Adding a vote for this feature https://discord.com/channels/598002550221963289/598002550221963291/1068880307664724060

Use case is similar to geopolars/geopolars#20

[urschrei]

The single-threaded implementation of this will land in geo at some point: georust/geo#1246.

[urschrei]

I didn't investigate the AABB hint or auxiliary allocation for S (not sure how that would work), but perf on intermediate real-world workloads (39k polygons, around 73.8 mb of WKT) is excellent: 11 seconds wall-clock for a complete union op on the tree.

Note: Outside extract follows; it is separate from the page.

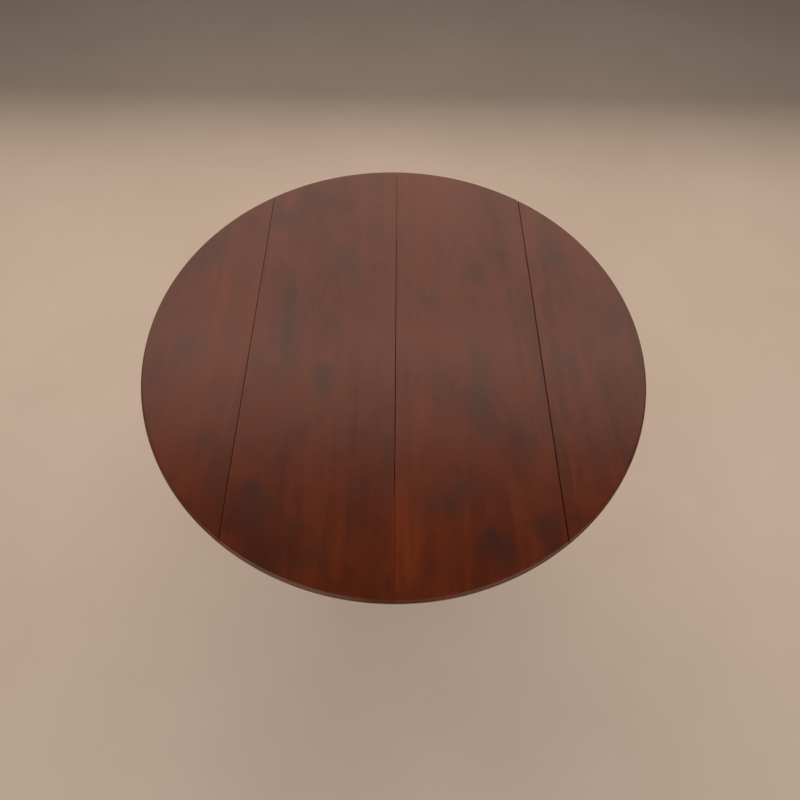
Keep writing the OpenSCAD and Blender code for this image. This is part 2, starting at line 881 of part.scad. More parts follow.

Here's what I ended up with:

fn bottom_up_fold_reduce<T, S, I, F, R>(
    tree: &RTree<T>,
    mut init: I,
    mut fold: F,
    mut reduce: R,
) -> S
where
    T: RTreeObject,
    I: FnMut() -> S,
    F: FnMut(S, &T) -> S,
    R: FnMut(S, S) -> S,
{
    fn inner<T, S, I, F, R>(parent: &ParentNode<T>, init: &mut I, fold: &mut F, reduce: &mut R) -> S
    where
        T: RTreeObject,
        I: FnMut() -> S,
        F: FnMut(S, &T) -> S,
        R: FnMut(S, S) -> S,
    {
        parent
            .children()
            .iter()
            .fold(init(), |accum, child| match child {
                RTreeNode::Leaf(value) => fold(accum, value),
                RTreeNode::Parent(parent) => {
                    let value = inner(parent, init, fold, reduce);
                    reduce(accum, value)
                }
            })
    }

    inner(tree.root(), &mut init, &mut fold, &mut reduce)
}

with init, fold, and reduce specified as:

let init = || MultiPolygon::<T>::new(vec![]);
let fold = |mut accum: MultiPolygon<T>, poly: &Polygon<T>| -> MultiPolygon<T> {
    accum = accum.union(poly);
    accum
};
let reduce = |accum1: MultiPolygon<T>, accum2: MultiPolygon<T>| -> MultiPolygon<T> {
    accum1.union(&accum2)
};

I'm very happy to keep the implementation in consumer libraries, but it would be good to capture the mechanism for this kind of full traversal and intermediate processing in the crate's docs somewhere – it's complex and deep knowledge of the rstar's internal API is rare enough.